begin Exercise inputs

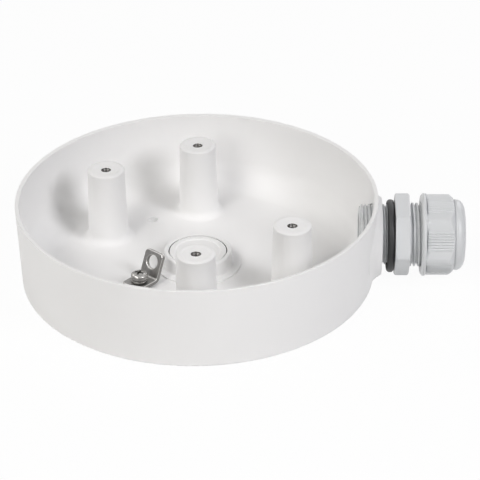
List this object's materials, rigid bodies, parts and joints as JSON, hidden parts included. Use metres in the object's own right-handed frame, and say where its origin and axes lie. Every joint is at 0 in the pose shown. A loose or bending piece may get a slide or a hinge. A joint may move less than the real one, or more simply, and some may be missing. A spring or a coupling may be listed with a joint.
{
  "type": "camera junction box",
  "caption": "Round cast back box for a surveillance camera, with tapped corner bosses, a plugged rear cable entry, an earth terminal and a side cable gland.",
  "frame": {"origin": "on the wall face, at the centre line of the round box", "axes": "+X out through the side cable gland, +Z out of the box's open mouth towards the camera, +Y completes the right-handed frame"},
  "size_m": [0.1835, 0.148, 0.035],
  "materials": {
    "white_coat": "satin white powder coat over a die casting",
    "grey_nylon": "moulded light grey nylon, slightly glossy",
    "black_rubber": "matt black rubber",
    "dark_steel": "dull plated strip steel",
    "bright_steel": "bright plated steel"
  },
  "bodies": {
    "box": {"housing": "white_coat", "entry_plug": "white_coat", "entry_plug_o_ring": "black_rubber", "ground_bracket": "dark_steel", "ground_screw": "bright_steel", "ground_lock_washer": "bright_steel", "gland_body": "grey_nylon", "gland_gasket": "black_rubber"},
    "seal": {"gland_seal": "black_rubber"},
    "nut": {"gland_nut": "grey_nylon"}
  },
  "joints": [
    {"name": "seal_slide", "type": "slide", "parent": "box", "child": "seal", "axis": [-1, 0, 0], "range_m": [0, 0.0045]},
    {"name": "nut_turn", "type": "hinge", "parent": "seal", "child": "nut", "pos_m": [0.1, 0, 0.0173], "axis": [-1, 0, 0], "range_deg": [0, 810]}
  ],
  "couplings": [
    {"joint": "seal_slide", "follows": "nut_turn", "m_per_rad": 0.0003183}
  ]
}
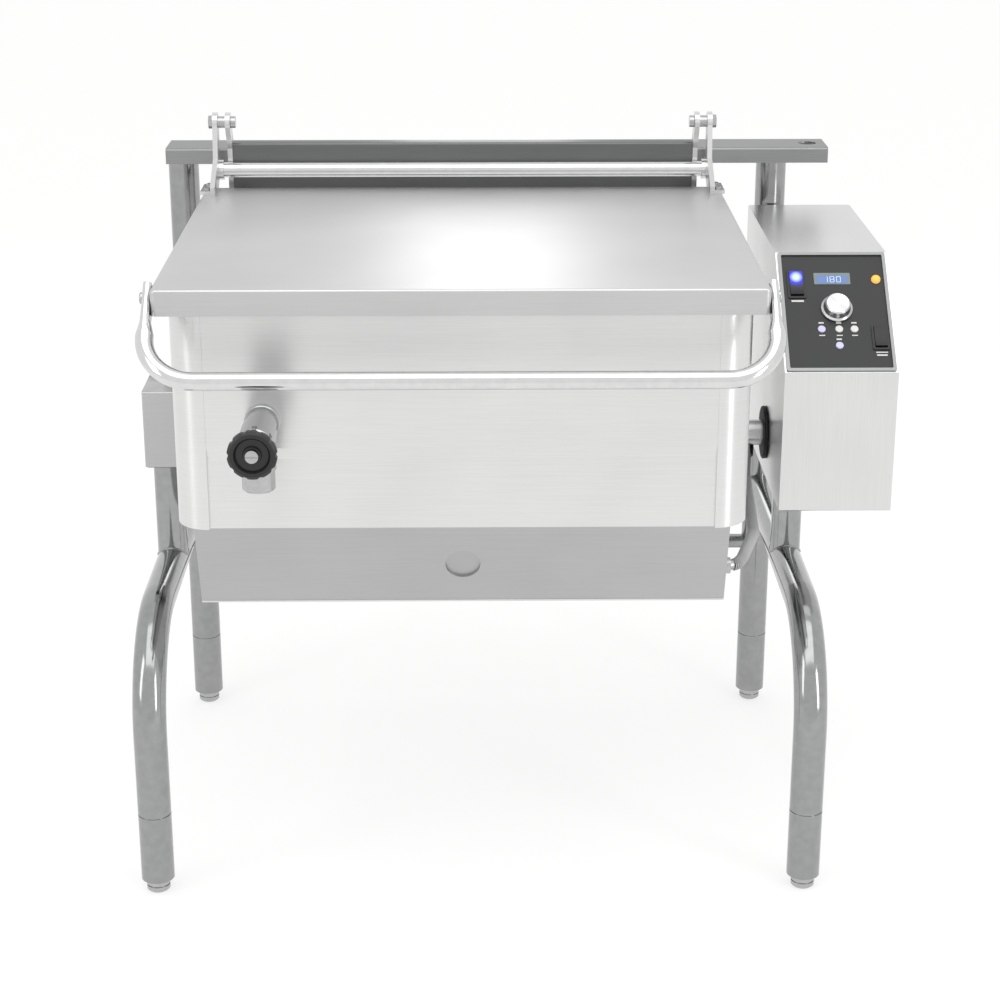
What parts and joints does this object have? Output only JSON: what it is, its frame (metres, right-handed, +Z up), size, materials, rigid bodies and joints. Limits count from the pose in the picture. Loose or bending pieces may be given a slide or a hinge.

end Exercise inputs

What you have to do.
Write out every line exactly as it stands.

Solution to this exercise.
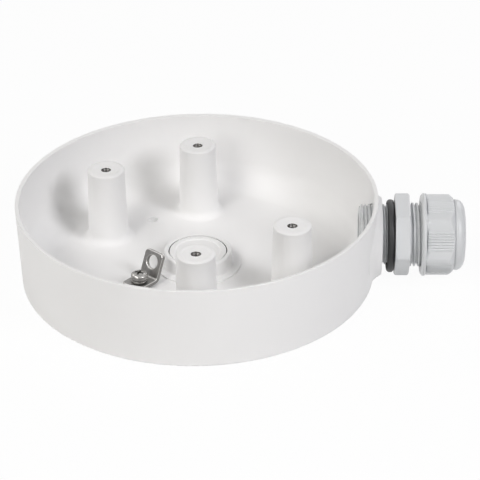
List this object's materials, rigid bodies, parts and joints as JSON, hidden parts included. Use metres in the object's own right-handed frame, and say where its origin and axes lie. Every joint is at 0 in the pose shown. A loose or bending piece may get a slide or a hinge. A joint may move less than the real one, or more simply, and some may be missing. A spring or a coupling may be listed with a joint.
{
  "type": "camera junction box",
  "caption": "Round cast back box for a surveillance camera, with tapped corner bosses, a plugged rear cable entry, an earth terminal and a side cable gland.",
  "frame": {"origin": "on the wall face, at the centre line of the round box", "axes": "+X out through the side cable gland, +Z out of the box's open mouth towards the camera, +Y completes the right-handed frame"},
  "size_m": [0.1835, 0.148, 0.035],
  "materials": {
    "white_coat": "satin white powder coat over a die casting",
    "grey_nylon": "moulded light grey nylon, slightly glossy",
    "black_rubber": "matt black rubber",
    "dark_steel": "dull plated strip steel",
    "bright_steel": "bright plated steel"
  },
  "bodies": {
    "box": {"housing": "white_coat", "entry_plug": "white_coat", "entry_plug_o_ring": "black_rubber", "ground_bracket": "dark_steel", "ground_screw": "bright_steel", "ground_lock_washer": "bright_steel", "gland_body": "grey_nylon", "gland_gasket": "black_rubber"},
    "seal": {"gland_seal": "black_rubber"},
    "nut": {"gland_nut": "grey_nylon"}
  },
  "joints": [
    {"name": "seal_slide", "type": "slide", "parent": "box", "child": "seal", "axis": [-1, 0, 0], "range_m": [0, 0.0045]},
    {"name": "nut_turn", "type": "hinge", "parent": "seal", "child": "nut", "pos_m": [0.1, 0, 0.0173], "axis": [-1, 0, 0], "range_deg": [0, 810]}
  ],
  "couplings": [
    {"joint": "seal_slide", "follows": "nut_turn", "m_per_rad": 0.0003183}
  ]
}
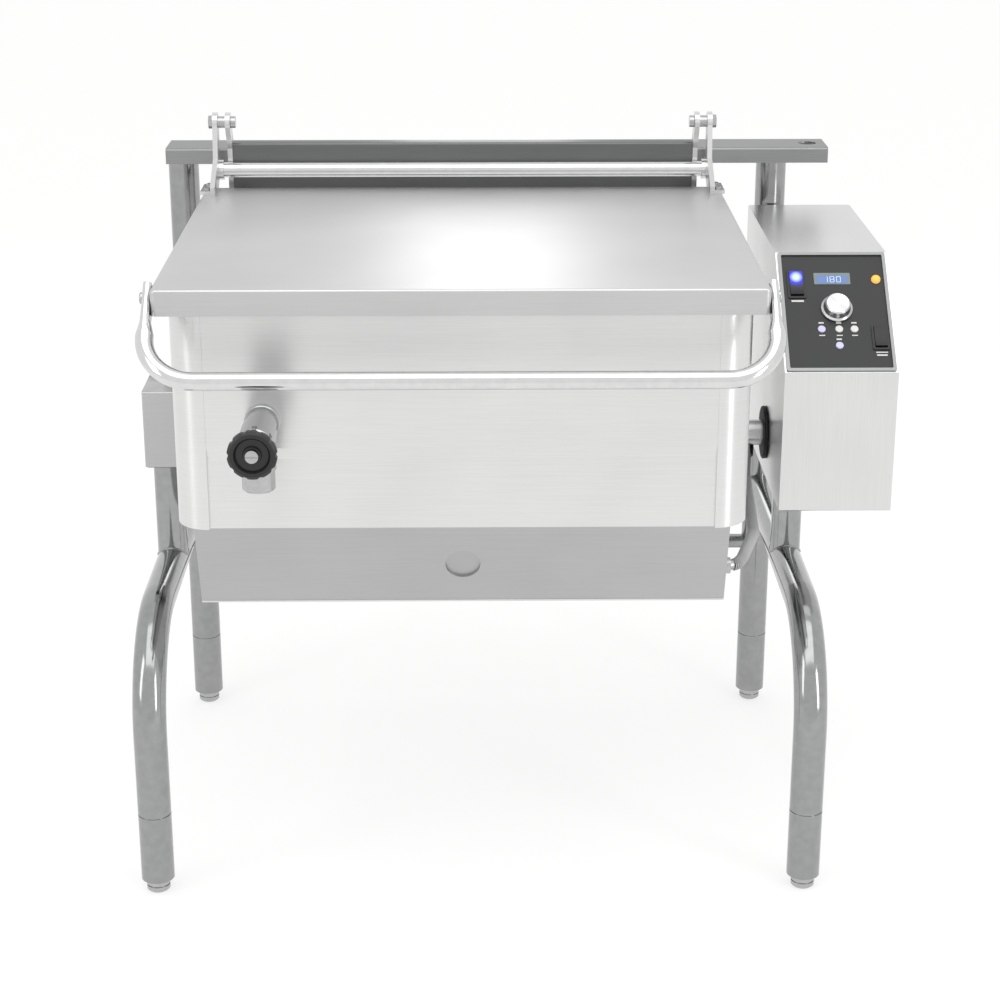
What parts and joints does this object have? Output only JSON: what it is, its frame (metres, right-handed, +Z up), size, materials, rigid bodies and joints. Limits count from the pose in the picture. Loose or bending pieces may be given a slide or a hinge.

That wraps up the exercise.